Two years ago, OSU Computer Science Professor Cherri Pancake didn’t even know OSU Civil Engineering professors Solomon Yim or Chuck Sollitt. Pancake didn’t know much about tsunamis or wave basins or earthquake engineering, either. They all worked for the same College of Engineering, but in different buildings on opposite corners of campus.

But it was Pancake, attending an advisory council conference halfway across the country, who learned that the NSF was looking to fund a major grant aimed at establishing a high-speed, Internet-linked, world-class tsunami research center that could be used by researchers worldwide.

A light bulb blinked on.

Pancake knew that OSU was home to the O. H. Hinsdale Wave Research Laboratory. “But I didn’t know much more than that the wave basin was out there on campus,” Pancake says. “In fact, I had to find out which department operated it.” But she quickly convened a meeting with Chuck Sollitt, director of the Hinsdale facility and a member of the Ocean Engineering faculty, Solomon Yim, a Structural Engineering faculty member, Associate Dean of Research Chris Bell, and the head of her own computer science department, Mike Quinn. When she described her idea to the others, they were “startled” by the concept, but ecstatic about the potential. They all agreed that OSU had the unique combination of assets to go after a slice of the $81 million, eight-year program (the NSF’s George E. Brown Network for Earthquake Engineering Simulation Program, which includes 10 research sites nationwide.)

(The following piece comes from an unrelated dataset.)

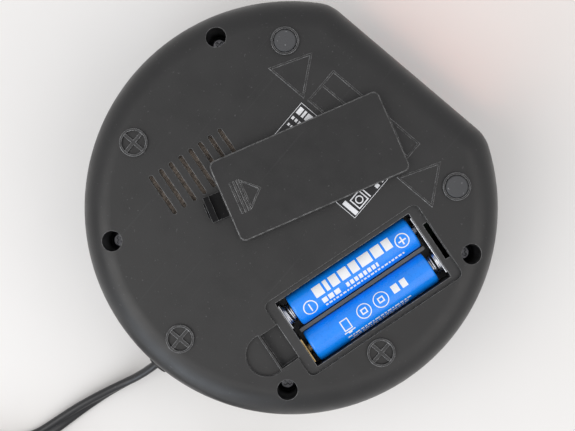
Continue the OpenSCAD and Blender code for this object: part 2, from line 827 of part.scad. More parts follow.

Pancake, who is world-renowned for her research in the area of remote access to huge databases and is director of NACSE (Northwest Alliance for Computational Science and Engineering), brought the computer and networking ingenuity to the table, while Yim and Sollitt provided the civil engineering and wave basin expertise. Together the team crafted a proposal that landed a $4.8 million, four-year grant to transform the Hinsdale Wave Research Laboratory into the most sophisticated tsunami research facility in the world. The grant includes a provision for approximately $10 million more in funding to operate the tsunami center through 2014.

Employing advanced computing and networking technologies, the facility will allow students, researchers, and other people around the world to view tsunami simulation experiments in real time without having to travel to Corvallis. In addition, remote researchers will be able to slow down, speed up, replay, and hear and view the experiments as often as they need to. And all of the experiments will be housed in a massive data bank, indexed and made easily accessible thanks to Pancake’s cutting-edge research at NACSE.

Pancake is understandably pleased with how this proposal came together. “The NSF has cited our proposal as being THE proposal that had the vision they were looking for,” she says. “They have said that we were the ones who spelled out the marriage between advanced technology and earthquake engineering that they want to realize with this particular program.”

And this marriage, the fruit of a visionary union between two OSU engineering departments, will definitely make some very important waves—waves that will help the world better understand tsunamis, improve warning systems, and ultimately save lives.